Il Giro d’Italia del 1961, centesimo anniversario dell’Unità d’Italia, partì da Torino. Quello dei Cinquecento anni dalla scoperta dell’America (1992) da Genova. Quello del Giubileo 2000 da Piazza San Pietro. Quello dell’adozione dell’Euro (2002) dall’Olanda. Quello dei duecento anni dalla nascita di Garibaldi (2007), da Caprera.
La gente del Giro non teme la retorica e nemmeno la pacchianeria: non ha pudore di manifestare i propri sentimenti, si nutre di un entusiasmo senza malizia.
E’ un miracolo che si riproduce a scadenza annuale, come la liquefazione del sangue di San Gennaro. Sarà l’illusione di replicare le emozioni in bianco e nero degli anni del ciclismo eroico, o la fame di eventi, di riti collettivi: forse solo la speranza di rivedersi la sera, inquadrato dalla TV.

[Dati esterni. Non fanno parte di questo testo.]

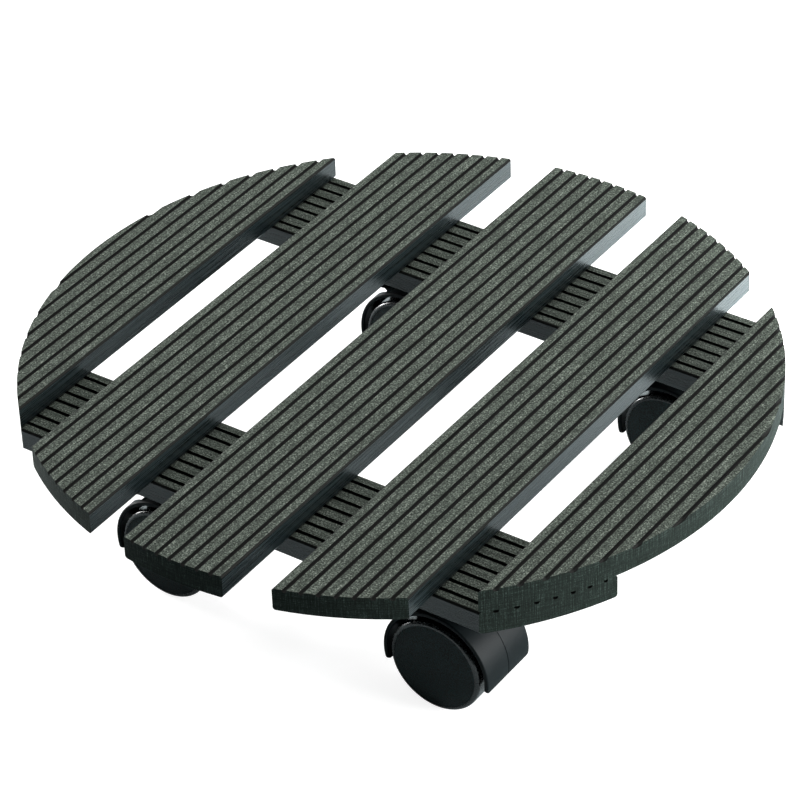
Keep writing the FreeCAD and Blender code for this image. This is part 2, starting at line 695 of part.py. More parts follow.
def hood(label, stem):
    """The moulded hood, with its own origin at the middle of the axle."""
    body = part_body(label)
    hood_arch(body, label)
    hood_web(body, label)
    hood_boss(body, label)
    seam = sketch_on(body, f"{label}_seam", "XY_Plane")
    half = "Dims.hood_seam_width / 2"
    skin = "Dims.hood_outer_radius"
    outline(seam, rectangle(f"{skin} - Dims.hood_seam_depth", f"{skin} + Dims.overcut", f"-{half}", half))
    revolve(body, seam, "Groove", down="Dims.hood_front_drop + Dims.overcut", over="Dims.hood_seam_end")
    eye = sketch_on(body, f"{label}_eye", "XZ_Plane")
    circle(eye, "0", "0", "Dims.axle_radius")
    pocket(body, eye, "Dims.web_hub_thickness + Dims.overcut", midplane=True)
    across, along = stem
    place(body, f"{across} + Dims.trail", along, "Dims.wheel_radius")


def wheel(label, axle, turn):
    """A wheel, its own origin at the middle of the caster and its outer face towards its own +Y."""
    body = part_body(label)
    bore = "Dims.axle_radius + Dims.running_gap"
    inner_face = "Dims.hub_outside - Dims.disc_thickness"
    profile = [
        (bore, "Dims.hub_inside"),
        ("Dims.hub_radius", "Dims.hub_inside"),
        ("Dims.hub_radius", inner_face),
        ("Dims.rim_inner_radius", inner_face),
        ("Dims.rim_inner_radius", "Dims.wheel_inside"),
        ("Dims.wheel_radius", "Dims.wheel_inside"),
        ("Dims.wheel_radius", "Dims.wheel_outside"),
        ("Dims.cap_seat_radius", "Dims.wheel_outside"),
        ("Dims.cap_seat_radius", "Dims.hub_outside"),
        (bore, "Dims.hub_outside"),
    ]
    section = sketch_on(body, f"{label}_section", "XY_Plane")
    outline(section, profile)
    revolve(body, section)
    tread = value("Dims.wheel_radius")
    for size, edge_name in (("Dims.wheel_outer_round", "outside"), ("Dims.wheel_inner_round", "inside")):
        level = value(f"Dims.wheel_{edge_name}")
        soften(body, "Fillet", size, lambda p, edge: near(p.y, level) and is_circle(edge, tread))
    rib = sketch_on(body, f"{label}_rib", "XZ_Plane", f"-({inner_face})")
    half = "Dims.rib_thickness / 2"
    start, finish = "Dims.hub_radius - Dims.overlap", "Dims.rim_inner_radius + Dims.overlap"
    outline(rib, rectangle(start, finish, f"-{half}", half))
    stiffener = pad(body, rib, "Dims.rib_height")
    repeat(body, stiffener, "PolarPattern", "Dims.rib_count", Angle="360")
    place(body, *axle, turn)


def wheel_cap(label, axle, turn):
    """The domed cap snapped into a wheel's outer face."""
    body = part_body(label)
    inside = "Dims.cap_radius - Dims.cap_wall"
    profile = [
        ("0", "Dims.cap_crown - Dims.cap_wall"),
        (inside, "Dims.cap_edge - Dims.cap_wall"),
        (inside, "Dims.hub_outside"),
        ("Dims.cap_radius", "Dims.hub_outside"),
        ("Dims.cap_radius", "Dims.cap_edge"),
        ("Dims.cap_flat", "Dims.cap_crown"),
        ("0", "Dims.cap_crown"),
    ]
    section = sketch_on(body, f"{label}_section", "XY_Plane")
    outline(section, profile, domed=(0, 4))
    revolve(body, section)
    place(body, *axle, turn)


def axle_pin(label, axle):
    """The steel axle, pressed into the hood's hub."""
    pin = doc.addObject("Part::Cylinder", label)
    pin.Label = label
    pin.setExpression("Radius", "Dims.axle_radius")
    pin.setExpression("Height", "Dims.axle_length")
    across, along, up = axle
    place(pin, across, f"{along} - Dims.axle_length / 2", up, ALONG_AXLE)
    parts.append(pin)


def axle_clips(label, axle):
    """The two push-on clips that keep the wheels on the axle."""
    across, along, up = axle
    clips = []
    near_faces = {"front": "-Dims.clip_inside - Dims.clip_thickness", "rear": "Dims.clip_inside"}
    for name, near_face in near_faces.items():
        clip = ring(f"{label}_{name}", "Dims.axle_radius", "Dims.clip_radius", "Dims.clip_thickness")
        place(clip, across, f"{along} + ({near_face})", up, ALONG_AXLE)
        clips.append(clip)
    group = doc.addObject("Part::Compound", label)
    group.Label = label
    group.Links = clips
    parts.append(group)


def caster(name, side, end, screw):
    """All the pieces of one caster; side and end say under which corner of the deck it stands."""
    stem = (f"{side} * Dims.caster_across", f"{end} * Dims.batten_offset")
    axle = (f"{stem[0]} + Dims.trail", stem[1], "Dims.wheel_radius")
    top_plate(f"top_plate_{name}", stem)
    places = [(f"{stem[0]} + {across}", f"{stem[1]} + {along}") for across, along in plate_screw_places()]
    screw_set(f"plate_screws_{name}", screw, places, PLATE_FOOT)
    kingpin(f"kingpin_{name}", stem)
    grip_ring(f"grip_ring_{name}", stem)
    thrust_washer(f"thrust_washer_{name}", stem)
    hood(f"hood_{name}", stem)
    axle_pin(f"axle_{name}", axle)
    axle_clips(f"axle_clips_{name}", axle)
    for number, turn in ((1, HALF_TURN), (2, Rotation())):
        wheel(f"wheel_{name}_{number}", axle, turn)
        wheel_cap(f"wheel_cap_{name}_{number}", axle, turn)


# ---- the whole caddy ----

CASTERS = {
    "front_left": (-1, -1),
    "front_right": (1, -1),
    "rear_left": (-1, 1),
    "rear_right": (1, 1),
}

for number in (-2, -1, 0, 1, 2):
    slat(number)
batten("batten_front", -1)
batten("batten_rear", 1)

deck_screws = [
    (across, f"{end} * ({along})")
    for end in (-1, 1)
    for number in (-2, 0, 2)
    for across, along in deck_screw_places(number)
]
screw_set("slat_screws", deck_screw_master(), deck_screws, "Dims.caster_height")
plate_screw = plate_screw_master()
for name, (side, end) in CASTERS.items():
    caster(name, side, end, plate_screw)
doc.recompute()

failed = [item.Name for item in doc.Objects if {"Invalid", "Error"} & set(item.State)]
if failed:
    raise RuntimeError(f"these objects did not recompute: {failed}")
for part in parts:
    if part.Shape.isNull() or not part.Shape.isValid():
        raise RuntimeError(f"{part.Label} has no valid shape")

os.makedirs("parts", exist_ok=True)
for part in parts:
    part.Shape.exportStep(f"parts/{part.Label}.step")
    solids = len(part.Shape.Solids)
    print(f"{part.Label}: {solids} solid(s), {part.Shape.Volume / 1000:.1f} cm3")
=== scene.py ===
"""Plant pot caddy: the finishes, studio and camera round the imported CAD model."""

import logging
import math
from dataclasses import dataclass, field
from enum import Enum
from typing import Any, Iterable

import bmesh
import bpy
from mathutils import Matrix, Vector


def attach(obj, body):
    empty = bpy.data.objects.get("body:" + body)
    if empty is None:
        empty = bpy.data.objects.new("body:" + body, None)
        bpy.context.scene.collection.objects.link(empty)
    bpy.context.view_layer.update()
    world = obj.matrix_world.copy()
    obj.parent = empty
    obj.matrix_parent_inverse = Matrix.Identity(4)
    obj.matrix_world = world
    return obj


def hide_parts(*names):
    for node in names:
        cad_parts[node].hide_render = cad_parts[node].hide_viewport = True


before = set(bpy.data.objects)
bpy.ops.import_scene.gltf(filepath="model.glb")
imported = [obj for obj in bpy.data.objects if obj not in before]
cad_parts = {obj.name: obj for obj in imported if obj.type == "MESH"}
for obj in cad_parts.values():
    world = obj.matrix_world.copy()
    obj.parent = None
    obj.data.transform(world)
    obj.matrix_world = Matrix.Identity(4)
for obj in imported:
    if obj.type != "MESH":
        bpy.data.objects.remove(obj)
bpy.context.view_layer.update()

logging.basicConfig(level=logging.INFO, format="%(message)s")
log = logging.getLogger("caddy")

MM = 0.001
MM_PER_METRE = 1000.0


class Grain(Enum):
    """Which way a board's grooves, die lines and sanding scratches run."""

    ALONG_Y = "slat"
    ALONG_X = "batten"


class Side(Enum):
    """Which side of the deck a caster stands on, as the sign of its X."""

    LEFT = -1
    RIGHT = 1


class End(Enum):
    """Which batten a caster is screwed to, as the sign of its Y."""

    FRONT = -1
    REAR = 1


def linear(code: str) -> tuple[float, float, float, float]:
    """Turns an sRGB hex colour into linear RGBA.

    Args:
        code: six hex digits after a #, such as "#6b7068".
    Returns:
        Red, green, blue and an alpha of 1.
    """
    parts = [int(code[i:i + 2], 16) / 255 for i in (1, 3, 5)]
    turned = [c / 12.92 if c <= 0.04045 else ((c + 0.055) / 1.055) ** 2.4 for c in parts]
    return (*turned, 1.0)


def add_node(tree: bpy.types.NodeTree, kind: str, settings: dict[str, Any] | None = None,
             inputs: dict[str | int, Any] | None = None,
             stops: Iterable[tuple[float, str]] = ()) -> bpy.types.Node:
    """Adds one node with its settings, values and links.

    Args:
        tree: the node tree that takes it.
        kind: the node's type after "ShaderNode", such as "TexNoise".
        settings: attributes to set on the node.
        inputs: for each input, a value to set or an output socket to link from.
        stops: a colour ramp's stops, as position and hex colour.
    Returns:
        The new node.
    """
    node = tree.nodes.new("ShaderNode" + kind)
    for name, value in (settings or {}).items():
        setattr(node, name, value)
    for key, value in (inputs or {}).items():
        if isinstance(value, bpy.types.NodeSocket):
            tree.links.new(value, node.inputs[key])
        else:
            node.inputs[key].default_value = value
    for number, (position, colour) in enumerate(stops):
        elements = node.color_ramp.elements
        stop = elements[number] if number < 2 else elements.new(position)
        stop.position, stop.color = position, linear(colour)
    return node


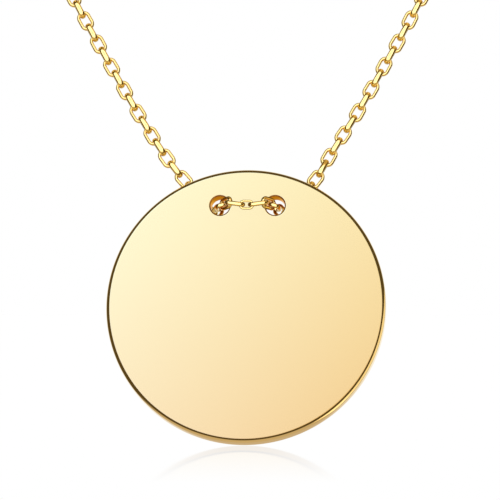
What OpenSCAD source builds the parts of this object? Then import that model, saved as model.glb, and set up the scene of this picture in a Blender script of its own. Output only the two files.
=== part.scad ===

Il segreto di questo successo é in fondo il medesimo delle innumerevoli sagre di paese di cui è tappezzata la Penisola : divertimento genuino a prezzi modici, odore acre di spiedini e nostalgia per un’Italia un po’ casereccia.
Pochi anni fa un tizio venne piantato dalla moglie perché un’impertinente telecamera al seguito della corsa, lo riprese in diretta mentre amoreggiava con l’amante, su una spiaggia adiacente al traguardo. Sembra la versione da fotoromanzo della canzone di De Gregori, quella del bandito arrestato mentre assisteva alla gara del suo compaesano Girardengo.
Non si può mancare, quando passa il Giro. E’ come se il Papa fosse in visita pastorale nella tua città: bisogna esserci, anche se non si é credenti.
Ed esserci con animo sereno e festoso. Perché non é, si badi bene, come nel calcio: qui non si insulta, non si fischia, non si sfotte. Questa non é una zona franca dove smettere i panni del padre di famiglia per trasformarsi in ultras indemoniati.
Si applaude tutti, dal primo all’ultimo. Chi va veramente piano, ma merita comunque rispetto. Chi va il giusto, e si guadagna ammirazione e gloria. E chi va sin troppo forte, e magari la passa liscia perché la voglia di non rovinare la festa viene, troppo spesso, prima di tutto.
Così è, se vi pare, l’Italia del Giro. Così sarà, a maggior ragione, il Giro del 150° anniversario dell’Unità d’Italia.